A reversal in PBoC policy rate cut actions
PBoC rate cuts since 2019
Bloomberg, Principal Global Asset Allocation. Data as of May 31, 2022.
A full circle back to COVID
While the government may very well endorse more targeted stimulus now, the only way economic momentum is likely to accelerate is through additional support.
Indeed, the window for rolling out additional stimulative policy is closing fast. It typically takes around six months before policy stimulus starts to impact a real economy, although consumer targeted support could have a quicker read-through than either infrastructure or housing-related stimulus. The next few weeks will be critical—to get even close to China’s 5.5% GDP target for 2022, policymakers will need to act with urgency.
Ultimately though, even proactive rate cuts, subsidies, and improved credit availability may not stimulate loan demand until the COVID situation stabilizes. If other countries’ Omicron experience is any indication, China’s COVID infection rates should begin subsiding rapidly, enabling the government to ease lockdown restrictions. However, China’s likely continued adherence to the zero-COVID policy, even within a new regime of frequent testing, implies that worries about economic disruption may persist.

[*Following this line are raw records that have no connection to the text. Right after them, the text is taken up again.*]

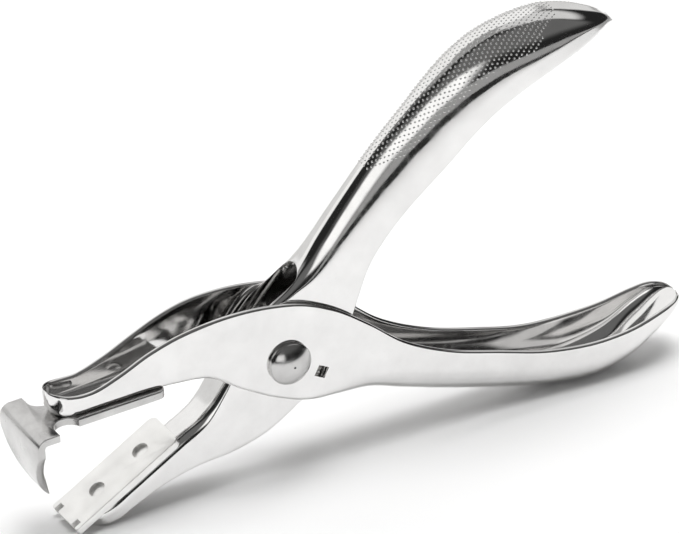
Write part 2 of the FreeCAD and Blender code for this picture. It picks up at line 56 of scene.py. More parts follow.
MM = 0.001
PIVOT = Vector(frame["joints"][0]["pos_m"])
STAND = math.radians(2.101)
OPEN = math.radians(28.7)
OUTER_FRAME = Matrix.Translation(PIVOT) @ Matrix.Rotation(-STAND, 4, "Y") @ Matrix.Scale(MM, 4)
INNER_FRAME = Matrix.Translation(PIVOT) @ Matrix.Rotation(-STAND - OPEN, 4, "Y") @ Matrix.Scale(MM, 4)

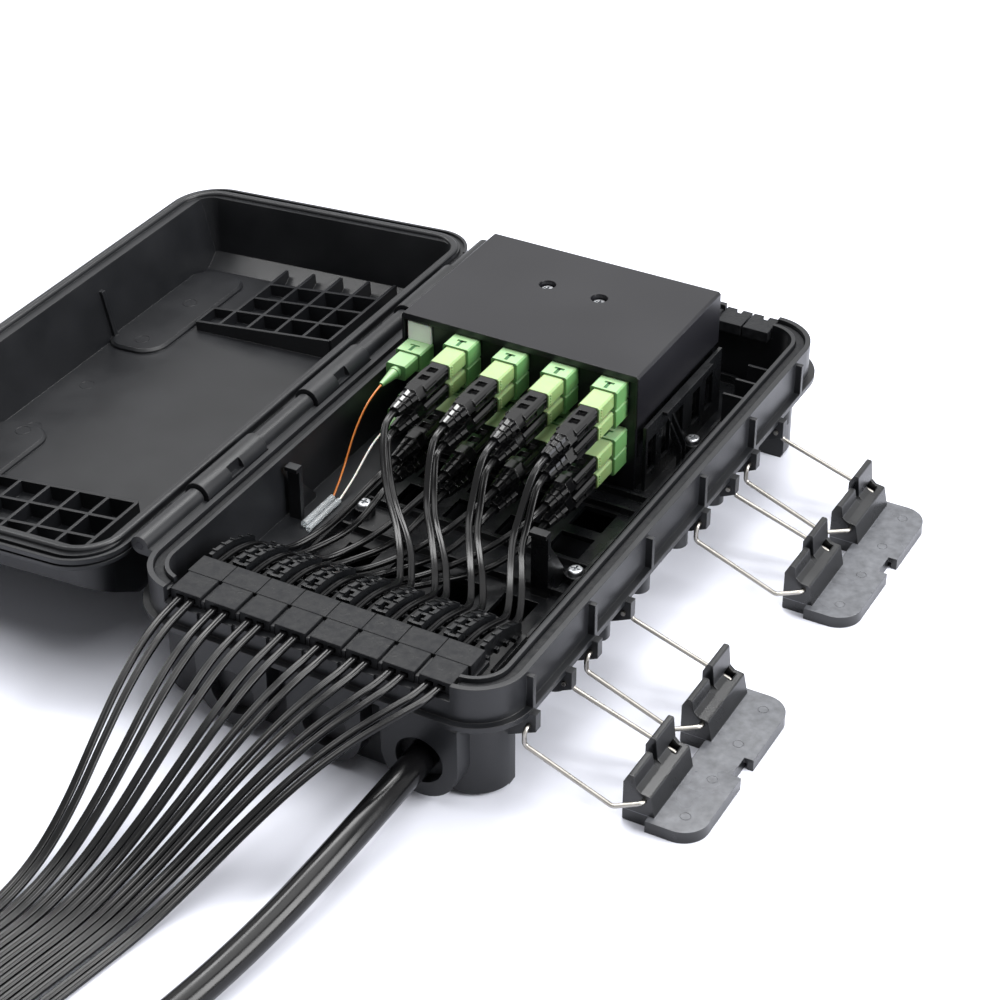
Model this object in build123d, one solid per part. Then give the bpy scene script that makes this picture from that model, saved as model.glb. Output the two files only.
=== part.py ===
from build123d import *
import math
import os

# Open wall box for optical fibre. Millimetres, +Z up.
# Origin: centre of the base's footprint on the surface it rests on.
# -Y is the cable end, -X the hinge side, +X the latch side.

# Base shell
base_width = 170.0
base_length = 314.0
base_corner = 22.0
rim_height = 58.0
band_bottom = 42.0
band_wall = 2.8
band_inset = 6.0
body_corner = 16.0
wall = 2.8
rim_plate = 6.0
flange_thickness = 2.5
flange_reach = 3.0
groove_inset = 2.4
groove_width = 4.6
groove_depth = 3.0
gasket_height = 1.0
fit_gap = 0.3
band_rib_pitch = 51.6
band_rib_count = 6
band_rib_width = 2.2
boss_radius = 5.2
boss_pitch = 37.0
boss_count = 7
boss_bottom = 15.0
ledge_top = 27.9
ledge_thickness = 2.4
recess_x = 60.0
recess_front = -133.0
recess_back = 130.0

# Drop cable seals at the cable end
drop_count = 8
drop_pitch = 16.3
drop_first_x = -58.5
seal_top = 56.0
seal_outer_width = 14.0
seal_inner_width = 15.9
seal_outer_front = 3.5
seal_outer_depth = 13.0
seal_inner_depth = 11.5
seal_split = 0.3
shelf_top = 50.5
shelf_thickness = 2.5
drop_hole_z = 53.0
drop_width = 3.0
drop_height = 2.0
drop_half_spacing = 2.7
seal_clearance = 0.25
rear_seal_x = (42.0, 55.5)
rear_seal_width = 12.5
rear_seal_depth = 14.0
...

2022 could mark the turning point for China as policy responses become more effective. However, a sustained rebound in China markets will require a clear breakthrough in growth. Until then, investors will likely remain cautious, and the optimism spurred by the policy shift could prove short lived.
1 Officially, the zero-COVID policy is called the “dynamic clearing policy” by China’s government. The policy doesn’t seek to eliminate COVID completely but instead to swiftly and accurately stamp out each outbreak before it gains momentum.
2 Tier one cities typically have a have a developed and established real estate market, while tier two cities are typically in the process of developing their real estate markets.